How accurate does the Dynamic Island need to be in marketing mockups?

Accurate enough that Apple reviewers and design-aware users do not flinch. The pill shape should match the real device dimensions, the position should be centred horizontally near the top of the screen, and any Live Activity content inside it should reflect real iOS visual language. Generic notches or oversized islands are a giveaway that the frame was built for an older device and skinned over.

Should I use an iPhone Air frame or stick with iPhone 17 for marketing?

The iPhone Air reads as a design-forward, premium signal — it is the thinnest mainstream iPhone Apple has shipped, and the frame communicates that immediately. Use it for products where minimalism or "considered design" is part of the pitch. Stick with iPhone 17 (or iPhone 17 Pro) for broad-audience apps where you want the frame to feel like the device most viewers actually own.

What do I do for landscape-only apps like games?

Use a landscape iPhone mockup with the home indicator visible at the bottom edge. Show the Dynamic Island as a thin pill against the side bezel where iOS renders it in landscape. Most generic landscape iPhone frames render this incorrectly — they show the island as if the device were still portrait. That detail matters for App Store reviewers and design-literate players.

How should I handle dark mode in iPhone mockups?

Pick one mode per mockup set and stay there. Mixing dark and light screens inside a single App Store screenshot set looks like you could not decide. Dark UI in a Black Titanium frame against a deep gradient background is the most popular professional look right now. Light UI in a White or Natural Titanium frame works for apps that need to feel airy and accessible.

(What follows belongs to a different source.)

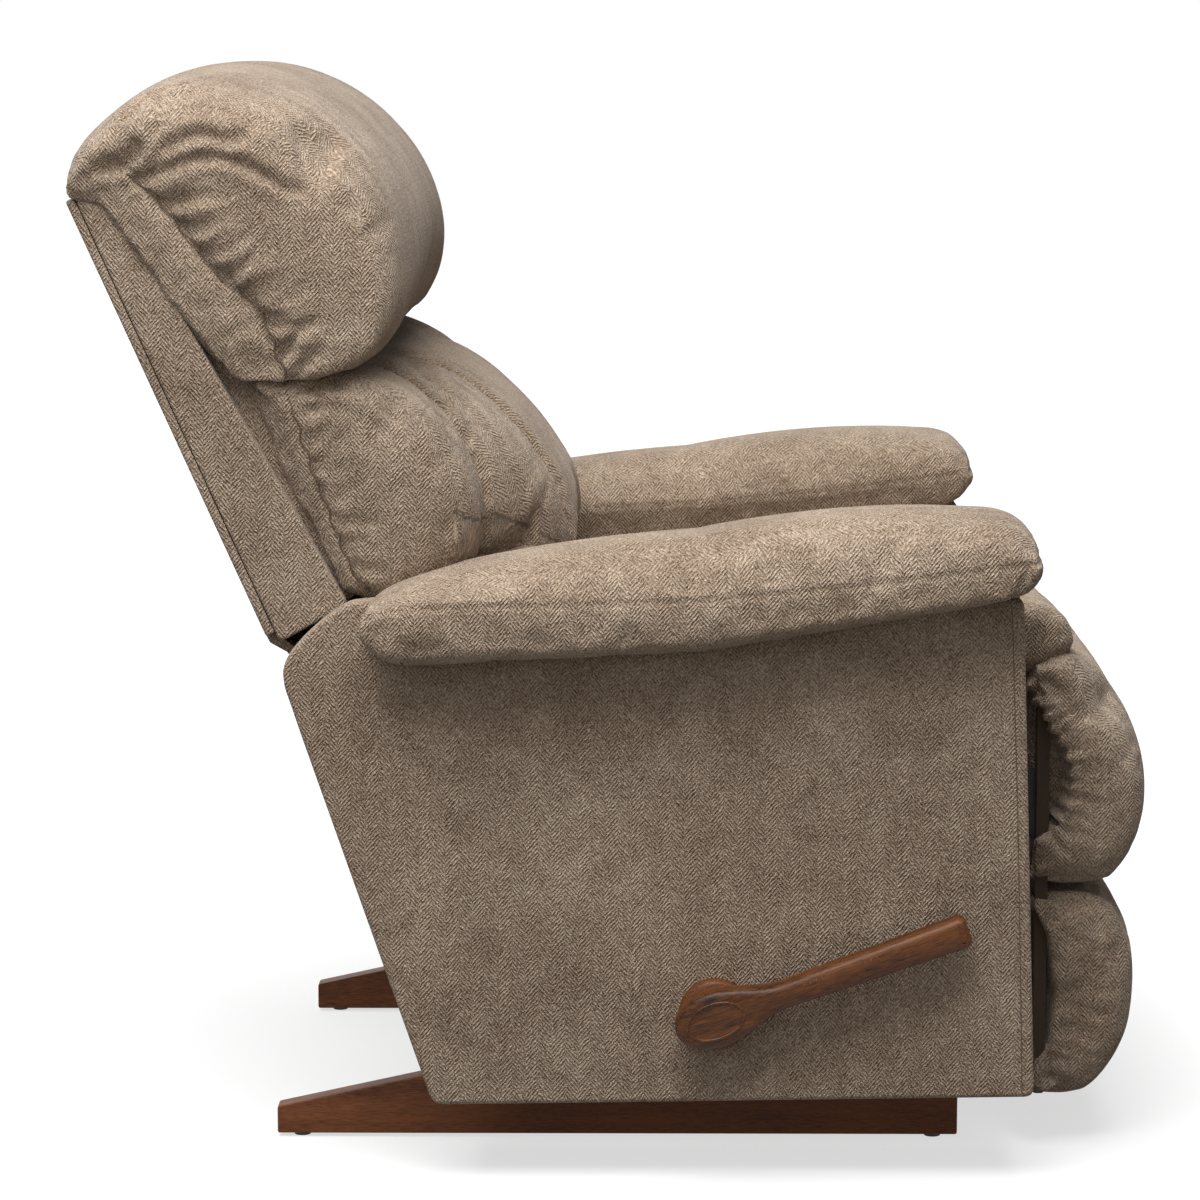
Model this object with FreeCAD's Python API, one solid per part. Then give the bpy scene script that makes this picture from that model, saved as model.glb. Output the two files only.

How do iOS 18 and later status bar changes affect mockup accuracy?

The status bar icons have evolved across iOS versions — battery glyph shape, signal indicator style, and the way the time pairs with the Dynamic Island all shifted. Using an outdated status bar inside a current-generation iPhone frame is one of the most common "this mockup looks off" problems. If you use a mockup generator, check that the status bar renders to the iOS version you are claiming to support.